Geoff Moore

People First is delighted to share work that is relevant to our initiatives. Geoffrey Moore is an author, speaker and management strategy advisor. His work has influenced the careers of many of us at People First and we are excited he granted us permission to share this particular article.

In the article, Geoff explores the transition that organizations must act on as we move deeper into the 21st century. Products have driven the enterprise—selling more to whoever will buy—when it is the customer experience where all eyes should be turned. Geoff believes this experience is not something you can expect a chatbot to deliver, and we agree.

This article on customer technology was published on LinkedIn, September 25, 2017.

In the Age of the Product, customer service ensured that the product lived up to its specifications. Everything after that was the customer’s responsibility, not the vendor’s. In the Age of the Customer, the bar has been raised. Now it is the outcome that must live up to the customer’s expectations, else it is the vendor who is left holding the bag. That requires a whole new function, what the SaaS sector has taught us to call customer success. Let’s take a closer look at what has to change.

First of all, we still need customer service. Products still break, implementations still go awry, and parts still wear out, and they all need to be attended to. The traditional CRM customer service model is admirably suited to the task. It is organized around a trouble ticket generating a case which is managed through to a resolution with the data captured in a knowledge base to better inform the next case. This is by design a product-centric model, putting a premium on accuracy of information and reduction of errors, with productivity being measured first and foremost by the number of cases closed and the time taken to close each one.

What this system does not measure well is the customer side of the equation.

In a B2C world we call this the customer experience. In a B2B world, the critical variable is the customer outcome. In both cases it is the reason the customer bought the product in the first place. The problem with this variable is that it is, well, so variable. Experiences and outcomes are in the eye of the beholder, and there can be as many as you have beholders—even more if some of your customers tend toward schizophrenia as they so often seem to do. How in the world are you going to manage that?

For this you need more than data. Data will give you the facts, but as in any relationship, the facts are just part of the equation. You also need signals, the business equivalent of your spouse kicking you under the table. The good news is that our increasingly digital world abounds with such signals. The bad news is they are embedded in a whole lot of noise. Nonetheless, this is the path forward.

Specifically, we need to detect signals to feed a customer health model. In the B2C world these are likely to come from social media, as well as from the log files of users interacting with any connected product or service, or even just our web sites. In the B2B world they are more likely to come from proactive outreach, perhaps triggered by a signal from a connected product, but reaching beyond product health to connect with customer outcome status. This is one of the great new job opportunities for a digital economy, for it requires intellect, curiosity, empathy, and judgment far beyond what a chatbot can deliver.

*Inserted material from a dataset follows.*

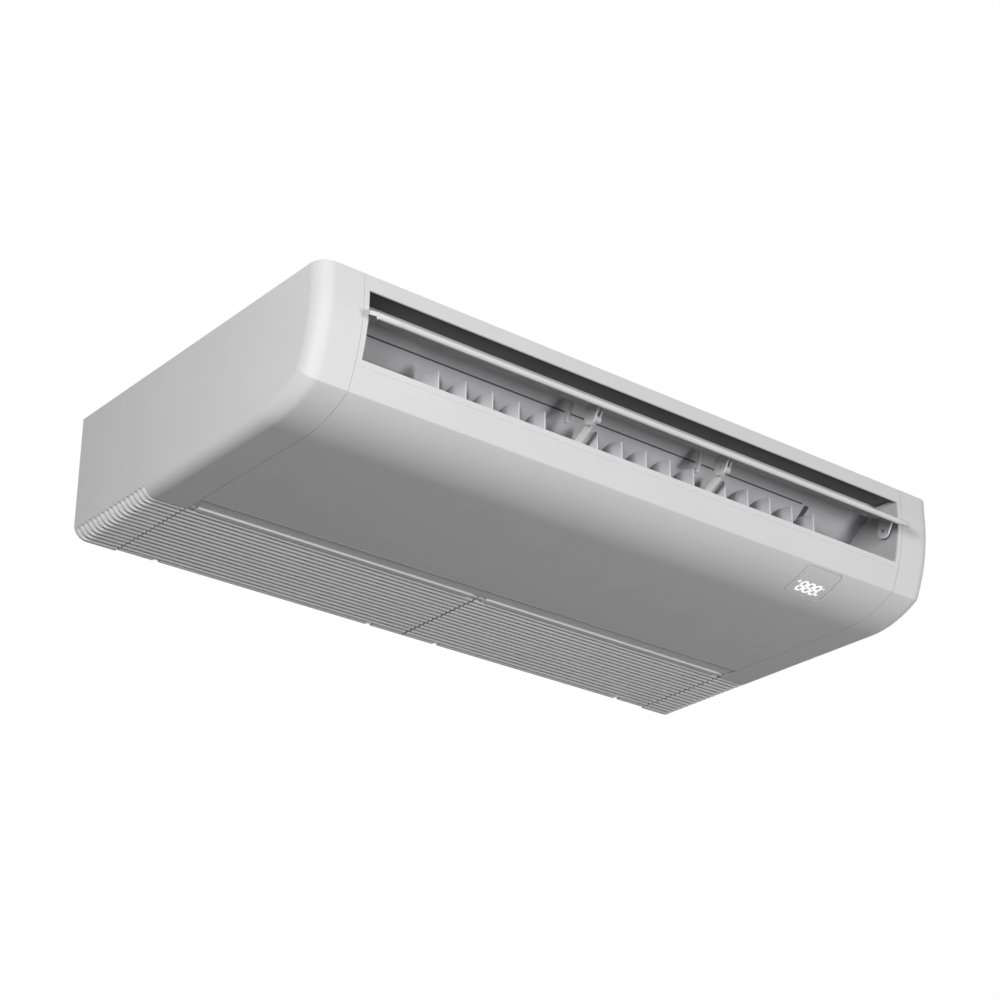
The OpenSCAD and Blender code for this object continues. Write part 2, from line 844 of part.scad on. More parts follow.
// Electrical box at the left end, with its lid below
module control_box() {
    wide = 82;
    long = 270;
    high = 130;
    color(zinc)
    translate([-plate_x + sheet_t + seat_gap, front_y + deck_d + 18, -sheet_t - seat_gap - high]) {
        difference() {
            cube([wide, long, high]);
            translate([sheet_t, sheet_t, -1]) cube([wide - 2 * sheet_t, long - 2 * sheet_t, high - sheet_t]);
            translate([wide / 2 - 12, long - 2 * sheet_t, high / 3]) rotate([-90, 0, 0])
                cylinder(r = cable_r, h = 3 * sheet_t);
        }
        translate([0, 0, -sheet_t]) cube([wide, long, sheet_t]);
    }
}

// Pipe from the coil end through the side plate, bent towards the rear to a bare full-size end
pipe_end_l = 36;
pipe_step = 0.5;

module bent_pipe(at, r, wall, x_bend, d_end) {
    bend_r = 3 * r;
    run_r = r - pipe_step;
    x0 = coil_w / 2 + seat_gap;
    y = front_y + at[0];
    difference() {
        union() {
            side_view(x0, x_bend) translate(at) circle(r = run_r);
            translate([x_bend, y + bend_r, at[1]]) rotate([0, 0, -90])
                rotate_extrude(angle = 90) translate([bend_r, 0]) circle(r = run_r);
            front_view(at[0] + bend_r, d_end - pipe_end_l)
                translate([x_bend + bend_r, at[1]]) circle(r = run_r);
            front_view(d_end - pipe_end_l, d_end) translate([x_bend + bend_r, at[1]]) circle(r = r);
        }
        front_view(d_end - 30, d_end + 1) translate([x_bend + bend_r, at[1]]) circle(r = r - wall);
    }
}

module flare_nut(x, z, d, r) {
    front_view(d, d + 2.2 * r) difference() {
        translate([x, z]) circle(r = 1.9 * r, $fn = 6);
        translate([x, z]) circle(r = r - pipe_step + 0.02);
    }
}

module refrigerant_pipes() {
    pipe_bend_x = plate_x + 16;
    pipe_end_d = 560;
    gas_nut_in = 60;
    liquid_nut_in = 53;
    color([0.72, 0.45, 0.3]) {
        bent_pipe(gas_at, gas_r, 1, pipe_bend_x, pipe_end_d);
        bent_pipe(liquid_at, liquid_r, 0.8, pipe_bend_x, pipe_end_d);
    }
    color([0.75, 0.65, 0.35]) {
        flare_nut(pipe_bend_x + 3 * gas_r, gas_at[1], pipe_end_d - gas_nut_in, gas_r);
        flare_nut(pipe_bend_x + 3 * liquid_r, liquid_at[1], pipe_end_d - liquid_nut_in, liquid_r);
    }
}

module drain_spout() {
    x_bend = plate_x + 14;
    bend_r = 26;
    end_d = 420;
    bore_l = 50;
    color([0.9, 0.9, 0.88]) difference() {
        union() {
            side_view(plate_x - sheet_t - seat_gap, x_bend) translate(spout_at) circle(r = spout_r);
            translate([x_bend, front_y + spout_at[0] + bend_r, spout_at[1]]) rotate([0, 0, -90])
                rotate_extrude(angle = 90) translate([bend_r, 0]) circle(r = spout_r);
            front_view(spout_at[0] + bend_r, end_d)
                translate([x_bend + bend_r, spout_at[1]]) circle(r = spout_r);
        }
        front_view(end_d - bore_l, end_d + 1)
            translate([x_bend + bend_r, spout_at[1]]) circle(r = spout_r - 2);
    }
}

module cover_screws() {
    out_x = seam_x - 35;
    mid_x = seam_x - 295;
    color([0.6, 0.6, 0.6]) for (x = [-out_x, -mid_x, 0, mid_x, out_x], z = [-14, 30 - body_h])
        translate([x, front_y + rear_in + sheet_t, z]) rotate([-90, 0, 0]) cylinder(r = 4.5, h = screw_head);
}

// Intake grille of the right half, hinged along its rear edge
grille_in = 1.5;
grille_out = seam_x - 2;
rail_z = -body_h + 7;
grille_up = -body_h + grille_t;

module rib_view(d) {
    r = rib_w / 2;
    translate([d + r, -body_h + r]) circle(r = r);
    span([d, -body_h + r], [d + rib_w, rail_z + 1]);
}

module intake_grille() {
    notch = lug_w + 2;
    rails = 6;
    color(white) difference() {
        union() {
            for (i = [0 : rib_count - 2]) side_view(grille_in, grille_out)
                rib_view(rib_start + rib_slot + i * rib_pitch);
            side_view(grille_in, grille_out) {
                translate([hinge_d, hinge_z]) circle(r = hinge_r);
                span([grille_d, -body_h], [rib_start, rail_z + 1]);
            }
            for (k = [0 : rails]) {
                x = grille_in + 2 + k * (grille_out - grille_in - 8) / rails;
                side_view(x, x + 4) span([grille_d, rail_z], [hinge_d, grille_up]);
            }
            for (d = [grille_d, grille_d + 104])
                side_view(grille_in + 2, grille_out - 2) span([d, rail_z], [d + 4, grille_up]);
        }
        for (x = lug_xs) side_view(x - notch / 2, x + notch / 2) difference() {
            span([hinge_d - lug_r - 0.8, -body_h - 1], [body_d + past, grille_up + 1]);
            translate([hinge_d, hinge_z]) circle(r = hinge_pin_r);
        }
    }
}

module intake_grille_right() {
    intake_grille();
}

module intake_grille_left() {
    mirror([1, 0, 0]) intake_grille();
}

module filter() {
    edge = 8;
    x0 = grille_in + 4;
    x1 = grille_out - 4;
    d0 = grille_d + 4;
    d1 = hinge_d - 14;
    z0 = grille_up;
    color([0.25, 0.26, 0.28]) difference() {
        side_view(x0, x1) span([d0, z0], [d1, z0 + filter_t]);
        for (k = [0 : 3], j = [0 : 1]) {
            w = (x1 - x0 - 5 * edge) / 4;
            l = (d1 - d0 - 3 * edge) / 2;
            translate([x0 + edge + k * (w + edge), front_y + d0 + edge + j * (l + edge), z0 + 1])
                cube([w, l, filter_t]);
        }
    }
}

module filter_right() {
    filter();
}

module filter_left() {
    mirror([1, 0, 0]) filter();
}

top_plate();
rear_plate();
side_plate_left();
side_plate_right();
hanging_brackets();
end_cap_left();
end_cap_right();
top_front_strip();
outlet_frame();
duct_roof();
duct_floor();
duct_sides();
fascia_panel();
display_window();
flap_strut_left();
flap_strut_right();
flap_motor();
vane_motors();
fan_deck();
fan_casing(0);  // fan_casing_1
fan_casing(1);  // fan_casing_2
fan_casing(2);  // fan_casing_3
fan_casing(3);  // fan_casing_4
fan_motor();
motor_bracket();
shaft_bearings();
evaporator_coil();
drain_pan();
control_box();
refrigerant_pipes();
drain_spout();
cover_screws();
flap();
vane(0);  // vane_1
vane(1);  // vane_2
vane(2);  // vane_3
vane(3);  // vane_4
vane(4);  // vane_5
vane(5);  // vane_6
vane(6);  // vane_7
vane(7);  // vane_8
vane(8);  // vane_9
vane(9);  // vane_10
vane(10);  // vane_11
vane(11);  // vane_12
vane(12);  // vane_13
vane(13);  // vane_14
vane(14);  // vane_15
vane_link_left();
vane_link_middle();
vane_link_right();
fan_shaft();
fan_wheel(0);  // fan_wheel_1
fan_wheel(1);  // fan_wheel_2
fan_wheel(2);  // fan_wheel_3
fan_wheel(3);  // fan_wheel_4
intake_grille_left();
intake_grille_right();
filter_left();
filter_right();
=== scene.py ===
# Floor-ceiling air conditioner, hung under a ceiling with its air flap open, seen from the front left.
import math

import bmesh
import bpy
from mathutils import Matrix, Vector


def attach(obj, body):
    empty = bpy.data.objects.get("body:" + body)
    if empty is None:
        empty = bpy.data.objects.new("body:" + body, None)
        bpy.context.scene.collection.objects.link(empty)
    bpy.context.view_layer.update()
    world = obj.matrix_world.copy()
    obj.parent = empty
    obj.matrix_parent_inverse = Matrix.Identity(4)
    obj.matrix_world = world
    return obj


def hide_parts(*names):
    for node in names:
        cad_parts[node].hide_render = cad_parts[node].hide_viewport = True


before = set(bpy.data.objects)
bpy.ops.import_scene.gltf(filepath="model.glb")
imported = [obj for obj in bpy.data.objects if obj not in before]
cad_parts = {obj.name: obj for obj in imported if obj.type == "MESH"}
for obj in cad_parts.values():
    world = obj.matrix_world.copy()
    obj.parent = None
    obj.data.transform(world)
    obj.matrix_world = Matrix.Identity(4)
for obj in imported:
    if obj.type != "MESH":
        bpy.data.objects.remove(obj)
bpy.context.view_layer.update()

# Camera at the height of someone standing below the unit, looking up at its left front corner.
camera_data = bpy.data.cameras.new("camera")
camera_data.sensor_width = 36.0
camera_data.lens = 83.85
camera = bpy.data.objects.new("camera", camera_data)
camera.location = (-2.3503, -2.8052, -1.7915)
camera.rotation_euler = (math.pi / 2 + 0.4391, -0.00216, -0.68802)
bpy.context.scene.collection.objects.link(camera)
bpy.context.scene.camera = camera
bpy.context.scene.view_settings.view_transform = "Standard"


# Steel chassis
# Folded galvanised sheet carries the unit: top, rear and side plates, the deck before the fans,
# the motor saddle and the electrical box. The sheet is cut, folded and spot welded.
def shader_group(name, inputs, outputs):
    """An empty node group with its sockets; gives the tree and its two ends."""
    tree = bpy.data.node_groups.new(name, "ShaderNodeTree")
    for label, kind, value in inputs:
        socket = tree.interface.new_socket(label, in_out="INPUT", socket_type=kind)
        socket.default_value = value
    for label, kind in outputs:
        tree.interface.new_socket(label, in_out="OUTPUT", socket_type=kind)
    return tree, tree.nodes.new("NodeGroupInput"), tree.nodes.new("NodeGroupOutput")


def put(tree, kind, links=(), **values):
    """Places one node, sets its values, where in_1 is its input 1, and links its inputs."""
    node = tree.nodes.new(kind)
    for key, value in values.items():
        if key.startswith("in_"):
            node.inputs[int(key[3:])].default_value = value
        else:
            setattr(node, key, value)
    for socket, source in links:
        tree.links.new(source, node.inputs[socket])
    return node


def ramp(tree, source, low, high, dark, light):
    """A two-stop colour ramp between two positions."""
    node = put(tree, "ShaderNodeValToRGB", [("Fac", source)])
    for stop, place, colour in zip(node.color_ramp.elements, (low, high), (dark, light)):
        stop.position = place
        stop.color = (*colour, 1.0)
    return node


def spangle_group():
    """Zinc crystals of a galvanised sheet: patches of tone and gloss with a faint rolling grain."""
    tree, given, out = shader_group(
        "zinc spangle",
        [("Colour", "NodeSocketColor", (0.6, 0.62, 0.64, 1)), ("Scale", "NodeSocketFloat", 70.0)],
        [("Colour", "NodeSocketColor"), ("Roughness", "NodeSocketFloat"), ("Normal", "NodeSocketVector")],
    )
    place = put(tree, "ShaderNodeTexCoord").outputs["Object"]
    cells = put(tree, "ShaderNodeTexVoronoi", [("Vector", place), ("Scale", given.outputs["Scale"])])
    grey = put(tree, "ShaderNodeRGBToBW", [("Color", cells.outputs["Color"])]).outputs[0]
    tone = ramp(tree, grey, 0.2, 0.8, (0.82,) * 3, (1.0,) * 3)
    mixed = put(tree, "ShaderNodeMix", data_type="RGBA", blend_type="MULTIPLY")
    mixed.inputs["Factor"].default_value = 1.0
    tree.links.new(given.outputs["Colour"], mixed.inputs[6])
    tree.links.new(tone.outputs[0], mixed.inputs[7])
    rough = put(tree, "ShaderNodeMapRange", [("Value", grey)])
    rough.inputs["To Min"].default_value, rough.inputs["To Max"].default_value = 0.28, 0.5
    grain = put(tree, "ShaderNodeTexNoise", [("Vector", place)])
    grain.inputs["Scale"].default_value = 600.0
    bump = put(tree, "ShaderNodeBump", [("Height", grain.outputs[0])])
    bump.inputs["Strength"].default_value, bump.inputs["Distance"].default_value = 0.15, 0.0002
    tree.links.new(mixed.outputs[2], out.inputs["Colour"])
    tree.links.new(rough.outputs[0], out.inputs["Roughness"])
    tree.links.new(bump.outputs[0], out.inputs["Normal"])
    return tree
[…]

The point is, in the past we were focused on the state of the product. Now we need to be focused on the state of the customer. That means there is a market both for programs that can help change state and for systems that can help maintain state. Both have to be customer-centric in their design, something that implies a new data model and a whole lot of opportunity for the next generation of application software developers.

That’s what I think. What do you think?